Rescatando palabras
Por Anna Genovés , 10 abril, 2016
El otro día escuché en el informativo que ciertos lingüistas habían creado una iniciativa para concebir un diccionario de palabras en desuso. La propuesta me agradó muchísimo. Aunque no me dé cuenta, en ocasiones utilizo expresiones que algunas personas no entienden; seguro que piensan: «Pero que anticuada es La Genovés».
Ciertamente procuro utilizar arcaísmos del mismo modo que neologismos. Pienso que el lenguaje está en completo movimiento, por tanto, evoluciona a diario. La parte más flexible de una lengua es el vocabulario, y, este, se recicla con palabras nuevas de manera constante. Asimismo, otras caen en desuso y se convierten en arcaísmos. Del mismo modo que el castellano del Medievo era distinto al actual, dentro de varios siglos el español hablado será diferente al que platicamos hoy en día. Las palabras desaparecen porque utilizamos otras para nombrar un determinado objeto o porque el objeto deja de utilizarse.
Por lo general, la mayor parte de las locuciones siguen invariables durante siglos y conforman los idiomas que permiten el entendimiento entre las personas. De la otra orilla, las palabras que han dejado de consumirse y cuya aplicación parece inadecuada. Pongamos por ejemplo el término emprestar sustituido hogaño por prestar algo o pedir prestado. Sin embargo, la palabra empréstito sigue significado un préstamo que toma el Estado o una empresa.
Tipos de arcaísmos:
- Palabras que ha desaparecido del habla pero siguen vigentes en distintos contextos, sobre todo, escritos.
- Términos inutilizados geográficamente en un determinado país pero no en otro. Ejemplo: pollera, grama… Voces usadas en América pero no en España.
- Arcaísmos de expresión: aquellos significantes que apenas se emplean en el español actual. Ejemplos: Febril por acalenturado o rizado por crespo.
- Arcaísmos semánticos: palabras cuyo significante se utiliza y cuyo significado resulta chocante. Pongamos por caso el verbo recordar, empleado actualmente para evocar el pasado. Empero, tiene una acepción equivalente a despertar cuya usanza es cuanto menos extraño: «Hoy me recordé temprano».

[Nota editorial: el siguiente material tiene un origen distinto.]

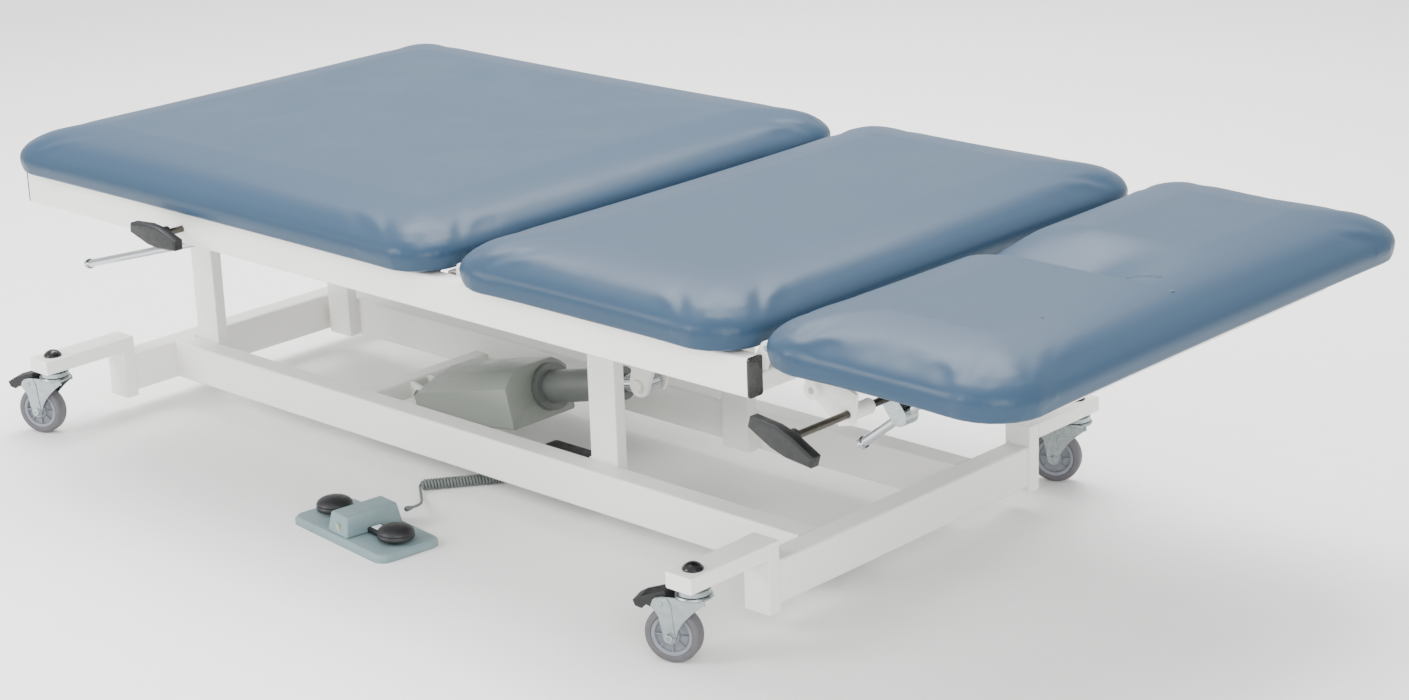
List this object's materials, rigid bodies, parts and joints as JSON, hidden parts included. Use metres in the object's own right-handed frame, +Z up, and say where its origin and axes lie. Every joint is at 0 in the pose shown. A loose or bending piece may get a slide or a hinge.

La risa va por barrios que diría algún que otro caballero… En la historia del castellano hay escritores notabilísimos como Juan de Mariana aficionado a los arcaísmos, y, sin embargo, Cervantes se reía de ellos.
La última edición del Diccionario de la RAE refleja un léxico vivo de 93.000 vocablos. El Quijote, obra cumbre del castellano, contiene 22.939 mil. Según Enrique Bernárdez, catedrático de Filología de la Universidad Complutense de Madrid: «El vocabulario pasivo de un hablante normal comprende entre 15.000-20.000 palabras de las que solamente utiliza entre 3.000-5.000 para la lectura de una novela o periódico. Sin embargo, en la vida cotidiana, las mismas quedan notablemente reducidas».
Por otro lado, el consumo masivo de Internet y de algunas Redes Sociales que minimizan los mensajes a 140 caracteres, como Twitter, empequeñecen las lenguas. Pero, también sucede a la inversa: esta red en #palabrasolvidadas permite comprar un vocablo a cambio de mencionarlo. Esta actividad hace que términos arcaicos estén en boga nuevamente. Tal es el caso de: pamplina, lechuguino o cuchipanda. Dentro de los términos que necesitan ser rescatados con urgencia tenemos: batiburrillo, cachivache o amalgama.
¡Qué cosas tiene la vida! Nacer para morir o revivir como el Ave Fénix de las cenizas. Porque no nos olvidemos, las palabras están vivas: nacen, se expanden y, a veces, desaparecen.
Y con este batiburrillo de conceptos que he encontrado en distintos cachivaches ofimáticos, algún picaflor quedará más que satisfecho o quizás, alguna dama rimbombante con un floripondio en la cabeza. Las triquiñuelas siempre son bien acogidas aunque sean mera amalgama de distintos compuestos. Feten por esta iniciativa lingüística que, con apremio, auxilia a las palabras de sufrir una hecatombe.